◆ **Aim of the task**
Take each line containing "else" and report it exactly as written.
[BEGIN Extracted entries]
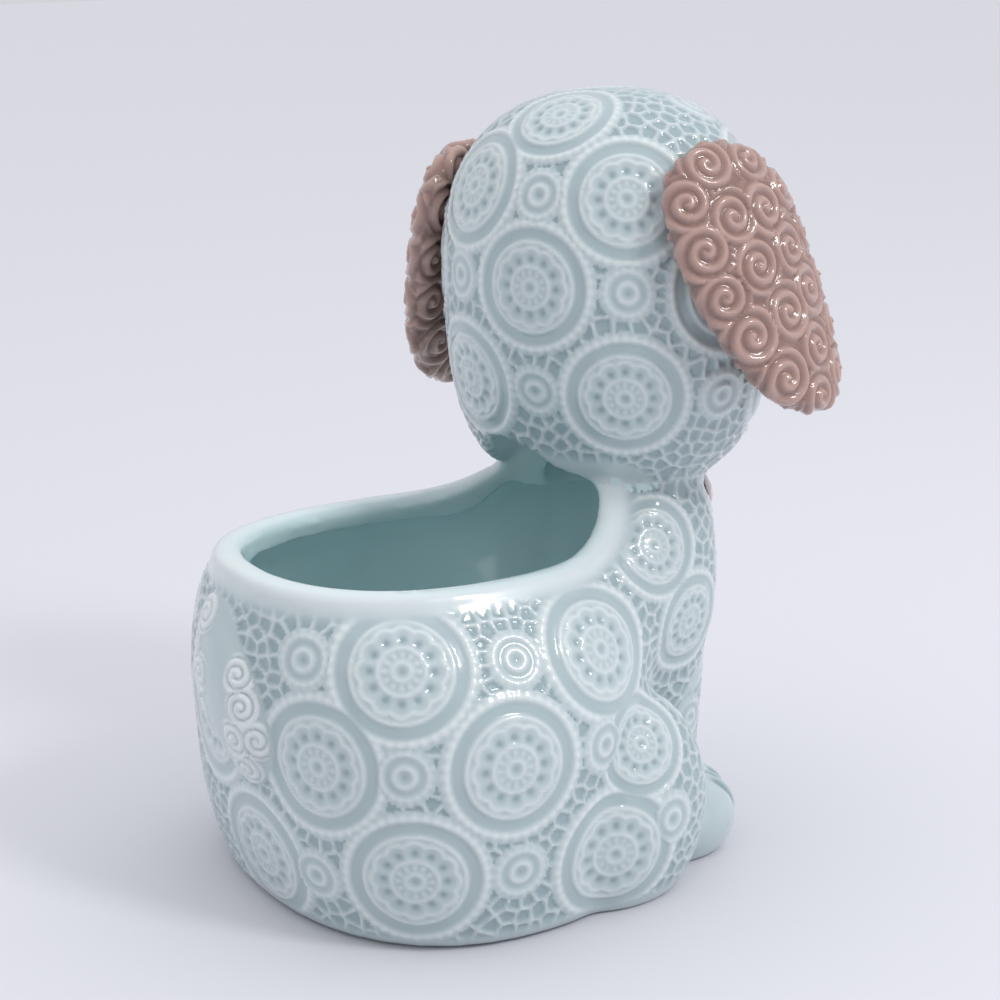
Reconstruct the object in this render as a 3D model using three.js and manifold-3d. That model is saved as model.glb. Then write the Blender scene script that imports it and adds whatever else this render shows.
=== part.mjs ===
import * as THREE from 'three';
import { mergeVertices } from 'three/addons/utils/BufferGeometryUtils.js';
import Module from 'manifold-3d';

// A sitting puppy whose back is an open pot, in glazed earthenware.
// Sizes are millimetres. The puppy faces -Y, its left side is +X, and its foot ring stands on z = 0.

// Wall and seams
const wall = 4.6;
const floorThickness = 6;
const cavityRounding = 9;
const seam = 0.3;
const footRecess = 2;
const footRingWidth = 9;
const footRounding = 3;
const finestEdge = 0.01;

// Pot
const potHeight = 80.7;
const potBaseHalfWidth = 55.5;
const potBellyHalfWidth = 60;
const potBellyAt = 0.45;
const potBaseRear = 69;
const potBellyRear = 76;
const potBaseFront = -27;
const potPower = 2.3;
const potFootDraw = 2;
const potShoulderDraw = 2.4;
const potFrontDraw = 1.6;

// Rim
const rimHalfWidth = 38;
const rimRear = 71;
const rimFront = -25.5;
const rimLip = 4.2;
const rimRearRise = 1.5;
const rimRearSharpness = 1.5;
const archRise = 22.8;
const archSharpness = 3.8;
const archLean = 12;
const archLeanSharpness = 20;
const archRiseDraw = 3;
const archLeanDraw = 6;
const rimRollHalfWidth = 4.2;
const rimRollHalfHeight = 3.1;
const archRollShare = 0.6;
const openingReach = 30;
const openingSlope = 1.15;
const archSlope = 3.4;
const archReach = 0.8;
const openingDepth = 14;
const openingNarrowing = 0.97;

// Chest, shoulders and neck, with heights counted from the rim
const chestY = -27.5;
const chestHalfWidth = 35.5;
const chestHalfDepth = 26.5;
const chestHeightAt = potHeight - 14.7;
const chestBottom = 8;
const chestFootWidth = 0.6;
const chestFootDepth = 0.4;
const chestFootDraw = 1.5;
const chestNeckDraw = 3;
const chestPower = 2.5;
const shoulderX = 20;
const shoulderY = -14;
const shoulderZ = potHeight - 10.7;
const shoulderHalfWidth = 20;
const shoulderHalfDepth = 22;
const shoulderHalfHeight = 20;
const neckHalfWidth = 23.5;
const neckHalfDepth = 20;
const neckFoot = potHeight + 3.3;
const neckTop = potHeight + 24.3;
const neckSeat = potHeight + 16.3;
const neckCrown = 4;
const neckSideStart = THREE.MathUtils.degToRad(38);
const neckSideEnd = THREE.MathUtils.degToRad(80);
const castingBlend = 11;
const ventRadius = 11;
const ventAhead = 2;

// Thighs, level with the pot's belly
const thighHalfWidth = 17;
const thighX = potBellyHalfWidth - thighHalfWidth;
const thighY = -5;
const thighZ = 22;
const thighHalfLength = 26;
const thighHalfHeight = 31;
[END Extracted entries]
[BEGIN Extracted entries]
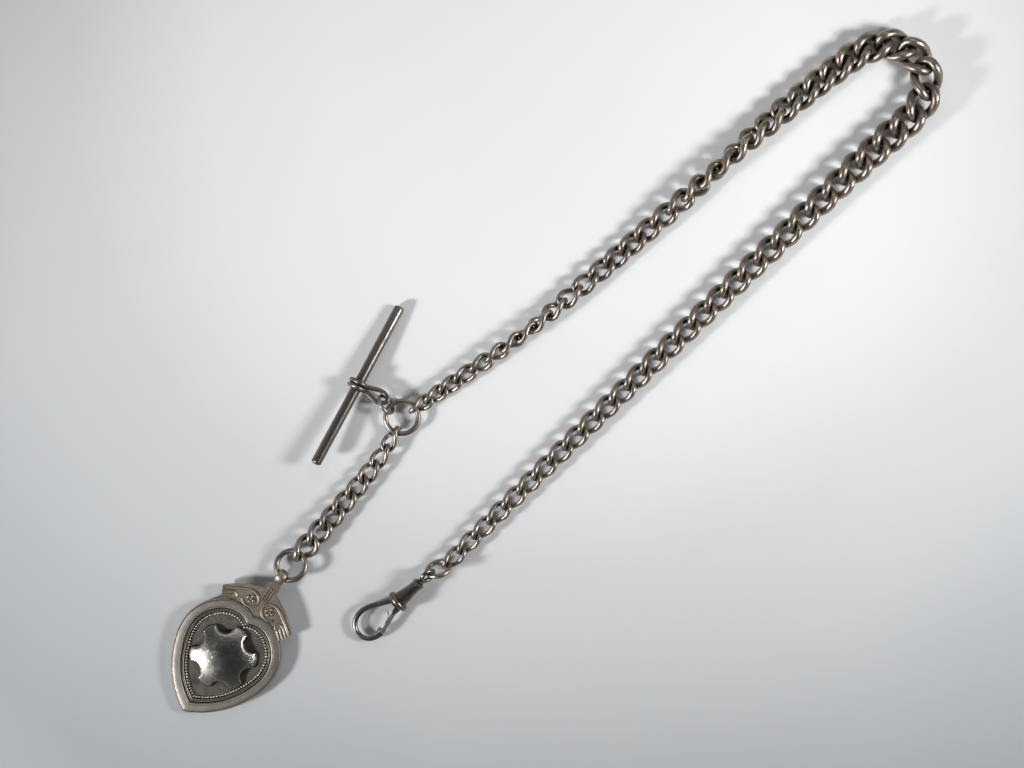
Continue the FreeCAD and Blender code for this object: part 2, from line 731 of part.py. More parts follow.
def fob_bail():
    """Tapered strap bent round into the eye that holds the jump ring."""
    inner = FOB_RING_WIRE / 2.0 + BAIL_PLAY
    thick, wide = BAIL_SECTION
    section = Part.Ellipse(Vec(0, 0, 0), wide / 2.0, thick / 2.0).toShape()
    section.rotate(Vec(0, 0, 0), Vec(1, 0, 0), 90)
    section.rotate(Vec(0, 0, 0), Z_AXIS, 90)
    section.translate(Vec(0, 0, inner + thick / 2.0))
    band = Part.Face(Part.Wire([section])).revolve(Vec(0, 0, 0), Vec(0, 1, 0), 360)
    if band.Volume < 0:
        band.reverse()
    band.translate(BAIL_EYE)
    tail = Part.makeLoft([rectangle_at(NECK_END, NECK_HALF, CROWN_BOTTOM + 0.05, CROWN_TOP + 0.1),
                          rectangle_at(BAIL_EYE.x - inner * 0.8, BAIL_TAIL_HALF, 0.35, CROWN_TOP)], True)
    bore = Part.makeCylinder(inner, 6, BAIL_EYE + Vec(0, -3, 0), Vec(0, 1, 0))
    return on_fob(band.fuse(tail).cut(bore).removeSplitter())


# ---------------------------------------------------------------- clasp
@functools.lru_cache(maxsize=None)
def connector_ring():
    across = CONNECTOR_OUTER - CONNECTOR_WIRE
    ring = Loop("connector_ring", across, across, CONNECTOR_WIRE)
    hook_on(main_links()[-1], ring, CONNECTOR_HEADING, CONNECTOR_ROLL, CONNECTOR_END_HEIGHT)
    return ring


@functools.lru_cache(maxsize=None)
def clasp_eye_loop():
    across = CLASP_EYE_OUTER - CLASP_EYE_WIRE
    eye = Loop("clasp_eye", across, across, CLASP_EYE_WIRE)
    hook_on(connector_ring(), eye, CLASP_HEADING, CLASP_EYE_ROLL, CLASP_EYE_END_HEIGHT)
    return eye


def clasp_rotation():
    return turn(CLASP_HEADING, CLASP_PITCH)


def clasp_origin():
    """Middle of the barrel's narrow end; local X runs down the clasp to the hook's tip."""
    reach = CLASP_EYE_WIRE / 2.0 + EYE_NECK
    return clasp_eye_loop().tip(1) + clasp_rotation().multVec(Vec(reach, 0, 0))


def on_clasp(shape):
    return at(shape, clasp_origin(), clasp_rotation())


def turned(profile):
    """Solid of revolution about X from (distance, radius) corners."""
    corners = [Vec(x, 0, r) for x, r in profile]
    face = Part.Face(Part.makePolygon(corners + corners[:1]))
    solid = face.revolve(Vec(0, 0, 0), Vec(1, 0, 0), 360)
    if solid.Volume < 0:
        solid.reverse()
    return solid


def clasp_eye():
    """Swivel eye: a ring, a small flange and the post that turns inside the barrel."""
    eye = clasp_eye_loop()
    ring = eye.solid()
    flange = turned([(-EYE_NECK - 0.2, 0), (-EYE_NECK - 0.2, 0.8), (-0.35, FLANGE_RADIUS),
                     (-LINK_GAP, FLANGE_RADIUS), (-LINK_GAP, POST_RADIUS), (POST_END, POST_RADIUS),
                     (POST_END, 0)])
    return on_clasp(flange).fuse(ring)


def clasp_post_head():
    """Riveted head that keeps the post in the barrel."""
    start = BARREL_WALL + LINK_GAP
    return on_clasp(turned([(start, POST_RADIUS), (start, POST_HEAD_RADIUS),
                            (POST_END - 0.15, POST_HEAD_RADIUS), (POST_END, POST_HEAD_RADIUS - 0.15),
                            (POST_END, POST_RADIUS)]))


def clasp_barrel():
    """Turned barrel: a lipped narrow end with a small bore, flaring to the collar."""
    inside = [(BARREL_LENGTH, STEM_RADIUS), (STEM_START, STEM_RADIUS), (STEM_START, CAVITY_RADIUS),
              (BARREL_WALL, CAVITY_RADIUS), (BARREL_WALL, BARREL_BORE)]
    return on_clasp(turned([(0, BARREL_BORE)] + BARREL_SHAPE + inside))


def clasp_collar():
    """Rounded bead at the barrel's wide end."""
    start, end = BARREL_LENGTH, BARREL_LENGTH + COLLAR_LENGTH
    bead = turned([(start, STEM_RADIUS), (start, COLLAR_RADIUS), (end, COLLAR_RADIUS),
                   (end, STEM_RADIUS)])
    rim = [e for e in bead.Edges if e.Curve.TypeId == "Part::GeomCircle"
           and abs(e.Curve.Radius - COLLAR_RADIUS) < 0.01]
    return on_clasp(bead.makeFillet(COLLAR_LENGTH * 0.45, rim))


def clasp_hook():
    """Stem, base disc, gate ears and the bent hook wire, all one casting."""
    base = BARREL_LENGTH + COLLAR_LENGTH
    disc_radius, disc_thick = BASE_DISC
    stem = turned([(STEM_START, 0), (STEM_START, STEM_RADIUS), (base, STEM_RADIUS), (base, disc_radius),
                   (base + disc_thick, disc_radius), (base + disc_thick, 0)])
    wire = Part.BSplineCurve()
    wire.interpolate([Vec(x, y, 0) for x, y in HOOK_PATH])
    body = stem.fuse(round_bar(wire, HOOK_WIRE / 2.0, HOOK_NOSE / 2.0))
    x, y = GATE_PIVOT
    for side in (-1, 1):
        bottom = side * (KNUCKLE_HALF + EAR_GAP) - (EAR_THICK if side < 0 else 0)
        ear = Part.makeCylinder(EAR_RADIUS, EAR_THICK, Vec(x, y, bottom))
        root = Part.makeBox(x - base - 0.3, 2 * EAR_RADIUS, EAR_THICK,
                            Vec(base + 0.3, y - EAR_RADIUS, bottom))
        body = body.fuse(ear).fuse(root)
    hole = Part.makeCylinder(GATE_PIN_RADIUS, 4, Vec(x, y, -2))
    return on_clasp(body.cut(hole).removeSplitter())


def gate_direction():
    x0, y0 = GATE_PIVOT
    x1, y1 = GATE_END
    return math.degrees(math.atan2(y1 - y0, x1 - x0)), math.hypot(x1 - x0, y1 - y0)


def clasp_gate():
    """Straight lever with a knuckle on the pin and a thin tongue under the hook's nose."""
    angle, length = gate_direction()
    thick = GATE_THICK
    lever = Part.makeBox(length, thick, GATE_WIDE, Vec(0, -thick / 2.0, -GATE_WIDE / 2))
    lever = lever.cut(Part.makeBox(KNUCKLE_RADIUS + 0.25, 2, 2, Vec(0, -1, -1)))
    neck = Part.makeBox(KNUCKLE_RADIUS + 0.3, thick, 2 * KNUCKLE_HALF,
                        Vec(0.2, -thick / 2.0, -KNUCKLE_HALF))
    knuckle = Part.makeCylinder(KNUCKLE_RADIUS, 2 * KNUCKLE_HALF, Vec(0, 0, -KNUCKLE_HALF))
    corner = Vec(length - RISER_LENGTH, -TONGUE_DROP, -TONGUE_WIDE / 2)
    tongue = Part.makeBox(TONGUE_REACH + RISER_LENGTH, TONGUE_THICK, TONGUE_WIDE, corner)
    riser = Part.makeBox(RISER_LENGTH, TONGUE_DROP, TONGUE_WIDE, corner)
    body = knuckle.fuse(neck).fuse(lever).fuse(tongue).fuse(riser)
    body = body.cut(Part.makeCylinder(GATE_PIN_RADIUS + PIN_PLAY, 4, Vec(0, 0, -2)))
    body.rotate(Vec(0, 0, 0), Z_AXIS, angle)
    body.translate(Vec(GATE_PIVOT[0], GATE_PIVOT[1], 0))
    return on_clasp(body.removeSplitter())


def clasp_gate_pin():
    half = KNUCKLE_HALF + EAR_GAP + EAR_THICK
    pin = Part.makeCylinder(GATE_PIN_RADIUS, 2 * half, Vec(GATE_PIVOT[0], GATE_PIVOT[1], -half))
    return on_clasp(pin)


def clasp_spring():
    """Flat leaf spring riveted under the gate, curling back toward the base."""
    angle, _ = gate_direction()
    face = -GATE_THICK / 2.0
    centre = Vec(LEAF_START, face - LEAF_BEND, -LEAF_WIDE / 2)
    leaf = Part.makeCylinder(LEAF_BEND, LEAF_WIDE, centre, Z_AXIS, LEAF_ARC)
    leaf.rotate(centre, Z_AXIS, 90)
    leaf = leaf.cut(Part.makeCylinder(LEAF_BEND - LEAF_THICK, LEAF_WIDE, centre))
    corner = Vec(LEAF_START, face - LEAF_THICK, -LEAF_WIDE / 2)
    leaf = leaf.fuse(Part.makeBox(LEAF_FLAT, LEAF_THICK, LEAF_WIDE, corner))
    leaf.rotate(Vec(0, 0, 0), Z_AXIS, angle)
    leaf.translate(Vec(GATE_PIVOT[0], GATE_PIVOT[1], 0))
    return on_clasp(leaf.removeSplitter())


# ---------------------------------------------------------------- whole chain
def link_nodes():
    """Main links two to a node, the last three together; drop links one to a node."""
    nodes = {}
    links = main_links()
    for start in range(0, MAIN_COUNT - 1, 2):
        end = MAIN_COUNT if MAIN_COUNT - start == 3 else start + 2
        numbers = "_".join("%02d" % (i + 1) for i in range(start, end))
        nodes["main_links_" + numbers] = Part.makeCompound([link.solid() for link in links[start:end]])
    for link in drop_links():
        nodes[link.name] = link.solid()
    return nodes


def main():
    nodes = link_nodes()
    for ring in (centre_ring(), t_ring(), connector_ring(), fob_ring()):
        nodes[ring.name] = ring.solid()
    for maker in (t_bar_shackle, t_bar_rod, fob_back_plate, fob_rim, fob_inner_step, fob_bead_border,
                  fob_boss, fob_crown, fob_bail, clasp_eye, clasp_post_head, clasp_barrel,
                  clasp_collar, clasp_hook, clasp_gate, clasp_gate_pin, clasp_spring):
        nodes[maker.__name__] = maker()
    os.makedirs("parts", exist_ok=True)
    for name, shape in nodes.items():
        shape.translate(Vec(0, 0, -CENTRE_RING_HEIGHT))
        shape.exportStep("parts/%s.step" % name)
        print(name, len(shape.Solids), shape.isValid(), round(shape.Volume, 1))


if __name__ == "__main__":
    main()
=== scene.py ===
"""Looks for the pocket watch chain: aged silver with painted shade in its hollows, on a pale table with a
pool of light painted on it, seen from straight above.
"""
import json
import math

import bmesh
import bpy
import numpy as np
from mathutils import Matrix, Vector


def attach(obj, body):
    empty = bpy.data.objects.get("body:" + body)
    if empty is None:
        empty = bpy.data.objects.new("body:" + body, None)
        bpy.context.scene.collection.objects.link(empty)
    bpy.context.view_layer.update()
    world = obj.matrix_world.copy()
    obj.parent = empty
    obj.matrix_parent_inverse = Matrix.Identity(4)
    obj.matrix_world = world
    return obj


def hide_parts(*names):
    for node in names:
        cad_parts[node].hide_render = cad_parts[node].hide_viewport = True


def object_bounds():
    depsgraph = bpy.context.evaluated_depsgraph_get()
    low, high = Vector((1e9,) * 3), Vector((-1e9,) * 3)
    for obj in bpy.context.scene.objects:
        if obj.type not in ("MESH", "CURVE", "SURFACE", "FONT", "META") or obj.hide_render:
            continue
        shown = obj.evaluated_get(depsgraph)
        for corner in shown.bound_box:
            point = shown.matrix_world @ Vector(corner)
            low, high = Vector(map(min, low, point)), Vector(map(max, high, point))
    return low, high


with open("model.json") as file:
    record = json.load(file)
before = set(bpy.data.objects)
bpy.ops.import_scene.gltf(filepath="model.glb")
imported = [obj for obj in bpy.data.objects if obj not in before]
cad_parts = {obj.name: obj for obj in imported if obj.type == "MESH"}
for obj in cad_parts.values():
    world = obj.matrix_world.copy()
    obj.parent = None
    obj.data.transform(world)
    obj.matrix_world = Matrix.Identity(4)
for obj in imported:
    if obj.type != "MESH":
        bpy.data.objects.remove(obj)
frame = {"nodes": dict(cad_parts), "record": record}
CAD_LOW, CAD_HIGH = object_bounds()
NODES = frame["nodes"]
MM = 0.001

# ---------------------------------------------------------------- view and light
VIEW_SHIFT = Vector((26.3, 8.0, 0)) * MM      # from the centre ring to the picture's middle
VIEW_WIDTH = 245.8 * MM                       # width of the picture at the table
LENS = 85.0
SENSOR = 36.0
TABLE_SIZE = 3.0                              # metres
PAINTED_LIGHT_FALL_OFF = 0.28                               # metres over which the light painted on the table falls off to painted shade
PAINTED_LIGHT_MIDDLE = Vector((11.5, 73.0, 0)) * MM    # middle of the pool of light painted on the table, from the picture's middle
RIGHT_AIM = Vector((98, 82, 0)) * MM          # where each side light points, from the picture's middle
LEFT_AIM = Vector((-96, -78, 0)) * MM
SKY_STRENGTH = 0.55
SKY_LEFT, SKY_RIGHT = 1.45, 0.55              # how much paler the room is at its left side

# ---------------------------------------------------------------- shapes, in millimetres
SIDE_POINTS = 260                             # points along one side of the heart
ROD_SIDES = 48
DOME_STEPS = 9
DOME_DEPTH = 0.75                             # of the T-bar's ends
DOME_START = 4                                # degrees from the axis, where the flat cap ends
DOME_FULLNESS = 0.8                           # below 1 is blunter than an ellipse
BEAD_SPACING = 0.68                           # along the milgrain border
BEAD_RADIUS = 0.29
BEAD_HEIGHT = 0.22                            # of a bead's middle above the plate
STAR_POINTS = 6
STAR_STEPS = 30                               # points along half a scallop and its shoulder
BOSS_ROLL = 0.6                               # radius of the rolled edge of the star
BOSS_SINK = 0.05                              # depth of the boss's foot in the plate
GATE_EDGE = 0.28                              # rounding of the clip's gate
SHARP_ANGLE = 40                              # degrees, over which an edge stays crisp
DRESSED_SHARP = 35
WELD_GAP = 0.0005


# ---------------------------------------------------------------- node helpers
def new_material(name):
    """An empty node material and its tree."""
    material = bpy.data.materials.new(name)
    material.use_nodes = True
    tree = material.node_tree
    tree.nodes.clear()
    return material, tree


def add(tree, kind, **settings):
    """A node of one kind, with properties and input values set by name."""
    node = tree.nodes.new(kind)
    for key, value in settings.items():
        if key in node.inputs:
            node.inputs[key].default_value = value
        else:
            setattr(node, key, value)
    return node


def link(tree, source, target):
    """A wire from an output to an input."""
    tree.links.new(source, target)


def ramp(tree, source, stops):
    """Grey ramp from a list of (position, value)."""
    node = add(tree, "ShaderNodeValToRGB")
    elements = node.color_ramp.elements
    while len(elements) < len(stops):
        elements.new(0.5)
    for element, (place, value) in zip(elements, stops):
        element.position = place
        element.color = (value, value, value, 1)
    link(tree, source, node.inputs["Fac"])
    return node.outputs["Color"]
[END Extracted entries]
◆ **Response to the exercise**
Reconstruct the object in this render as a 3D model using three.js and manifold-3d. That model is saved as model.glb. Then write the Blender scene script that imports it and adds whatever else this render shows.
        bottom = side * (KNUCKLE_HALF + EAR_GAP) - (EAR_THICK if side < 0 else 0)
        end = MAIN_COUNT if MAIN_COUNT - start == 3 else start + 2
        else:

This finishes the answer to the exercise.